[FFmpeg-user] Preserving perceived loudness when downmixing audio from 5.1 AC3 to stereo AAC

Wed Aug 7 18:15:22 CEST 2013

> -----Original Message-----
> From: ffmpeg-user-bounces at ffmpeg.org [mailto:ffmpeg-user-
> bounces at ffmpeg.org] On Behalf Of Nicolas George
> Sent: 07 August 2013 16:50
> To: FFmpeg user questions
> Cc: 'Andy Furniss'
> Subject: Re: [FFmpeg-user] Preserving perceived loudness when
> downmixing audio from 5.1 AC3 to stereo AAC
> 
> Le decadi 20 thermidor, an CCXXI, Francois Visagie a écrit :
> > I'm not sure even -request_channels produces the expected result. It
> > merely seems to influence the number of input channels guessed:
> 
> If it did that, the sound would be completely garbled.
> 
> > Input #0, ac3, from 'in.ac3':
> >   Duration: 00:00:09.02, start: 0.000000, bitrate: 448 kb/s
> >     Stream #0:0: Audio: ac3, 48000 Hz, 5.1(side), fltp, 448 kb/s
> 
> Normal.
> 
> > Guessed Channel Layout for  Input Stream #0.0 : stereo
> 
> You can safely ignore this particular message, it just means that
something
> somewhere set channels to 2 but neglected to set channel_layout to stereo.
> 
> > Input #0, ac3, from 'in.ac3':
> >   Duration: 00:00:09.02, start: 0.000000, bitrate: 448 kb/s
> >     Stream #0:0: Audio: ac3, 48000 Hz, stereo, fltp, 448 kb/s
> 
> Normal.
> 
> > Would it therefore be correct to assume that -request_channels leads
> > to only that number of channels being extracted, hence no down-mix?
> 
> No. -request_channels uses codec-specific ways of extracting sound with
the
> specified number of channels.
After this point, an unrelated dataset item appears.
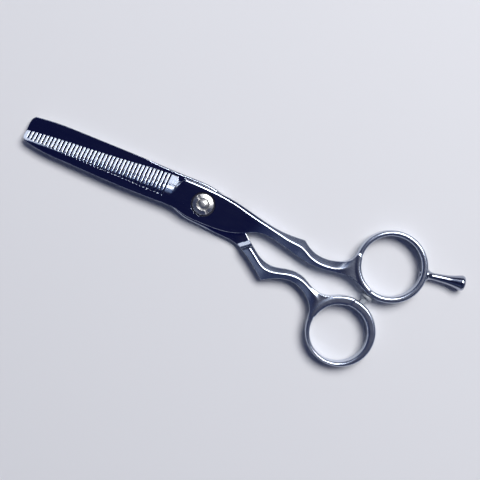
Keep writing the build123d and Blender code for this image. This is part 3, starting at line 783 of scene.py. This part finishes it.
def area_light(name, azimuth, tilt, distance, size, power, colour=(1, 1, 1)):
    """An area lamp seen from the shears at this compass angle and tilt from straight above."""
    a, t = math.radians(azimuth), math.radians(tilt)
    way = Vector((math.cos(a) * math.sin(t), math.sin(a) * math.sin(t), math.cos(t)))
    data = bpy.data.lights.new(name, "AREA")
    data.shape = "RECTANGLE"
    data.size, data.size_y = size
    data.energy = power
    data.color = colour
    lamp = bpy.data.objects.new(name, data)
    lamp.location = Vector(LIT_PLACE) + way * distance
    lamp.rotation_euler = way.to_track_quat("Z", "Y").to_euler()
    bpy.context.collection.objects.link(lamp)


def make_world():
    """A dark blue sky with a pale band at the horizon, which the polished steel mirrors."""
    world = bpy.data.worlds.new("studio")
    bpy.context.scene.world = world
    world.use_nodes = True
    nodes, links = world.node_tree.nodes, world.node_tree.links
    coords = nodes.new("ShaderNodeTexCoord")
    split = nodes.new("ShaderNodeSeparateXYZ")
    links.new(coords.outputs["Generated"], split.inputs["Vector"])
    ramp = nodes.new("ShaderNodeValToRGB")
    for height, _ in SKY[1:-1]:
        ramp.color_ramp.elements.new(height)
    for element, (height, colour) in zip(ramp.color_ramp.elements, SKY):
        element.position = height
        element.color = (*colour, 1)
    links.new(split.outputs["Z"], ramp.inputs["Fac"])
    links.new(ramp.outputs["Color"], nodes["Background"].inputs["Color"])
    nodes["Background"].inputs["Strength"].default_value = 1.0


def make_camera():
    """The camera, looking straight down with its picture turned."""
    data = bpy.data.cameras.new("camera")
    data.sensor_width = SENSOR_WIDTH
    data.lens = SENSOR_WIDTH * (VIEW_HEIGHT - MEET * MM) / VIEW_WIDTH
    data.shift_y = -VIEW_SHIFT
    camera = bpy.data.objects.new("camera", data)
    turn, rise = math.radians(VIEW_TURN), VIEW_SHIFT * VIEW_WIDTH
    across_view, along_view = VIEW_CENTRE[0] - math.sin(turn) * rise, VIEW_CENTRE[1] + math.cos(turn) * rise
    camera.location = (across_view, along_view, VIEW_HEIGHT)
    camera.rotation_euler = (0, 0, turn)
    bpy.context.collection.objects.link(camera)
    bpy.context.scene.camera = camera


bpy.context.scene.view_settings.view_transform = "Standard"
make_floor()
make_world()
area_light("key", 69, 33, 1.5, (0.9, 0.7), 24.3)
area_light("tooth_strip", 108, 40, 0.9, (1.0, 0.15), 0.58)
area_light("blue_panel", 98, 22, 1.0, (0.8, 0.28), 0.2, (0.42, 0.62, 1.0))
area_light("counter", 249, 46, 1.0, (0.5, 0.1), 0.05, (0.8, 0.88, 1.0))
make_camera()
It only works for very few codecs that have
> that feature.

Thanks for your feedback.

Is it therefore correct to say that:
	* the only input codec-independent way of downmixing to stereo is
‘-ac 2’/‘-filter:a
aformat=channel_layouts=stereo’/‘-filter:a_aresample=ocl=3’ (which now all
behave the same?), and
	* if one wants to preserve perceived input volume one needs to
adjust gain during encoding?

Further to that, for a given energy level per input channel, does the
current down-mixing mechanism produce differing output energy levels
depending on the _number_ of input channels? I.e. is it expected that
different input layouts (with the same energy level per channel) would
require different gain factors for equally loud outputs, or will one be able
to find a suitable gain factor and use that regardless of number of input
channels?

Thanks,
Francois

> 
> Regards,
> 
> --
>   Nicolas George